ISLAMABAD - Pakistan and Hungary on Tuesday signed an agreement to enhance economic cooperation and trade ties.

 
Economic Affairs Division Secretary Tariq Mahmood Pasha and Hungarian Deputy Minister for Foreign Affairs and Trade Szilveszter Bus signed the agreement. The agreement signing ceremony was witnessed by Finance Minister Senator Ishaq Dar. On the occasion, Dar said that it is a step forward towards establishment of a Joint Commission and even closer relations between Pakistan and Hungary. He said that the agreement would facilitate active promotion of economic linkages between the two countries, and realisation of the true bilateral trade potential.
 
Dar also invited the Hungarian companies to explore business and trade opportunities in Pakistan. He expressed the hope that the governments of Pakistan and Hungary will actively work in partnership to ensure economic cooperation and prosperity for the peoples of both nations.
 
The Hungarian deputy minister said that signing of the agreement is a major milestone and the next step would be the formation of the joint economic commission.

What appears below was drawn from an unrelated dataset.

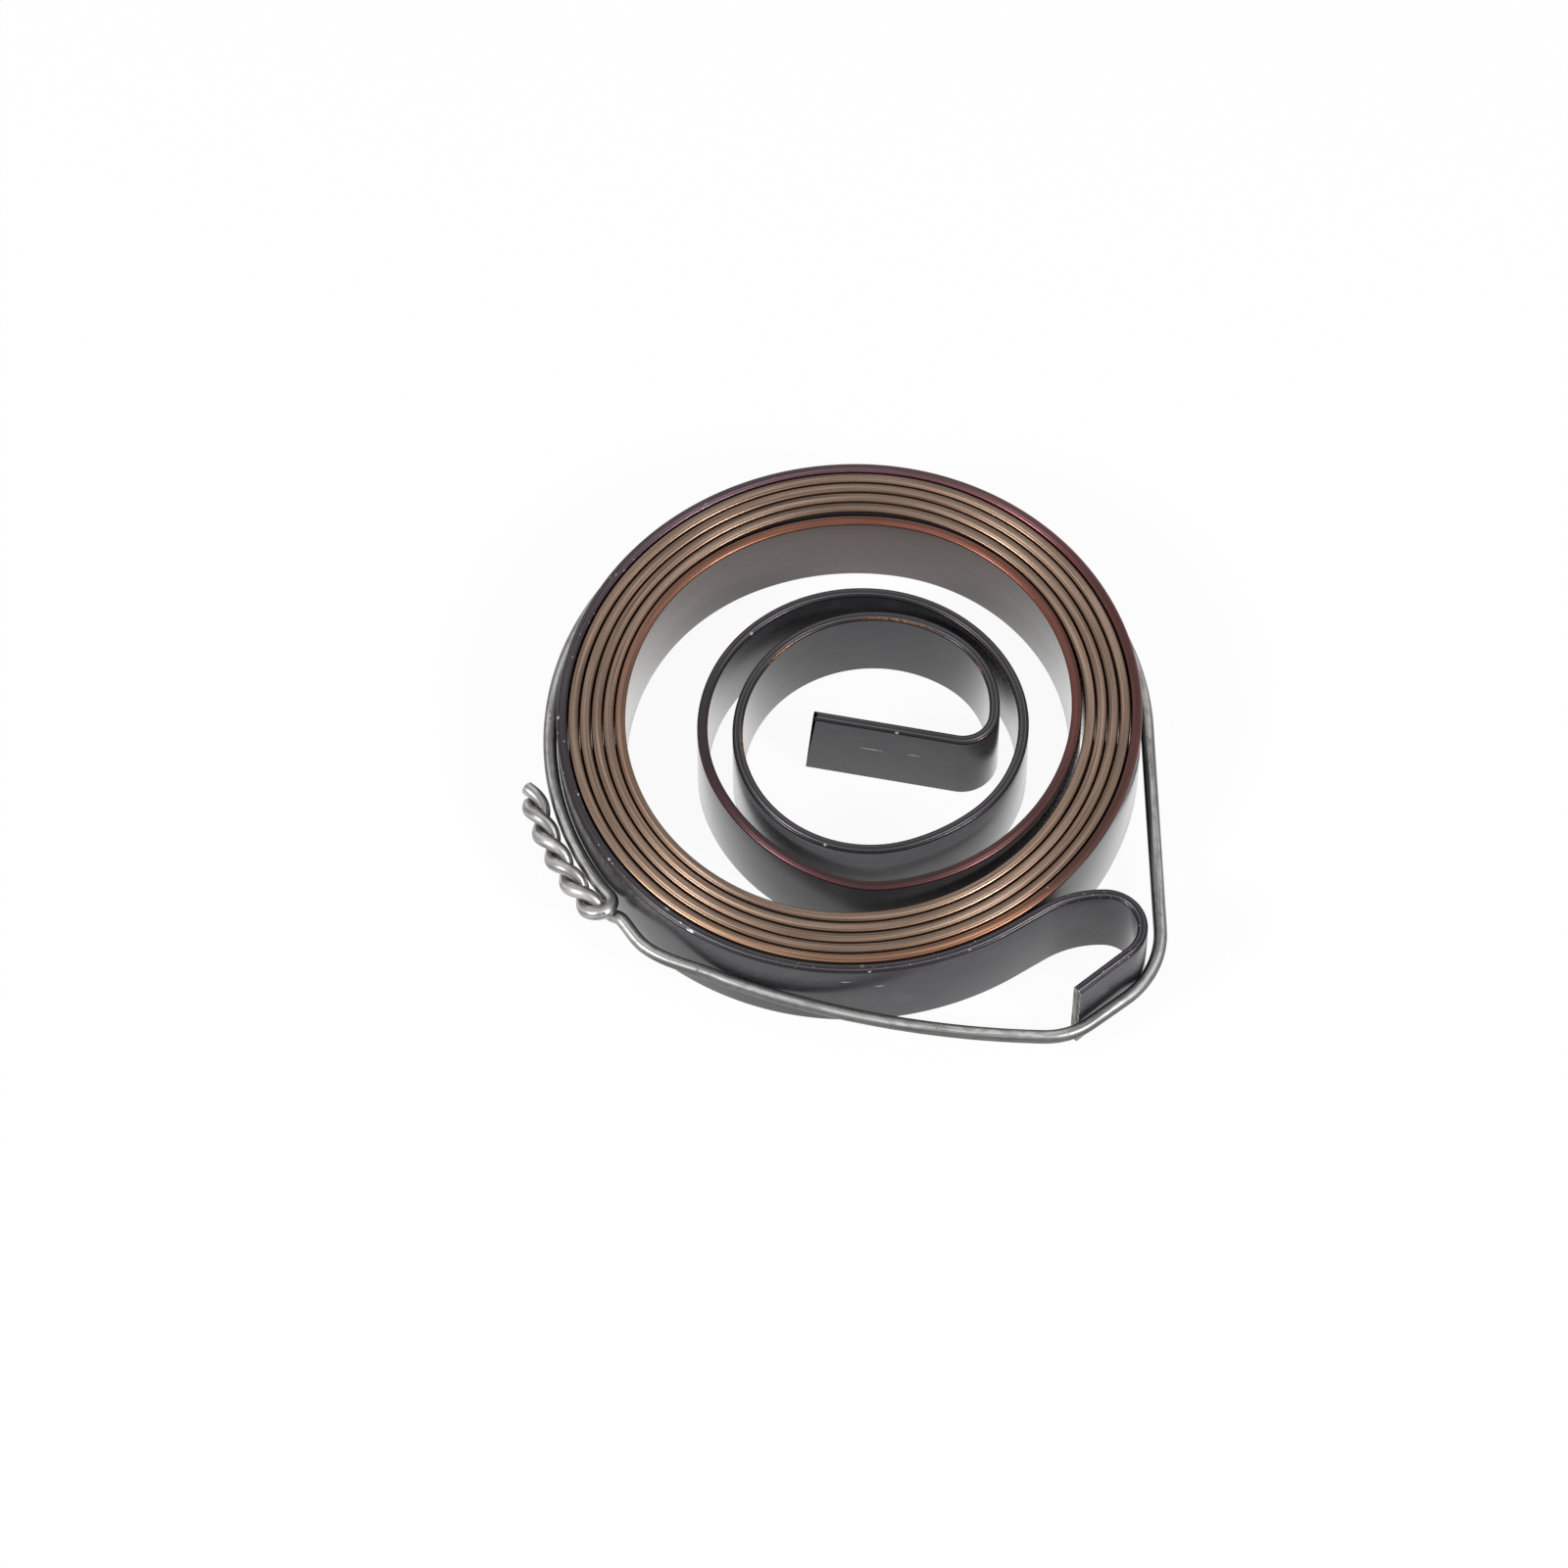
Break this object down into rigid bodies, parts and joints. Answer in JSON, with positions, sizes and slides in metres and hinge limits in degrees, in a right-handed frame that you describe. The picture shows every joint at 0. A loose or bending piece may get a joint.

He invited Pakistani businessmen to explore opportunities for cooperation with their Hungarian counterparts. He said that Pakistan is one of the hubs of economic growth and Hungary looks forward to develop strong economic ties with Pakistan.
 
The agreement will help to promote economic cooperation between the two countries in various areas including machine industry, electronics industry, food and agriculture, water management, environmental and energy sector, chemical and petrochemical industry, construction and infrastructure development, transport and logistics, automotive industry, IT and telecom, healthcare, education, and human resource development. The Joint Commission on Economic Cooperation to be established under the agreement will monitor the effective implementation of the agreement and propose recommendations for development of bilateral economic cooperation.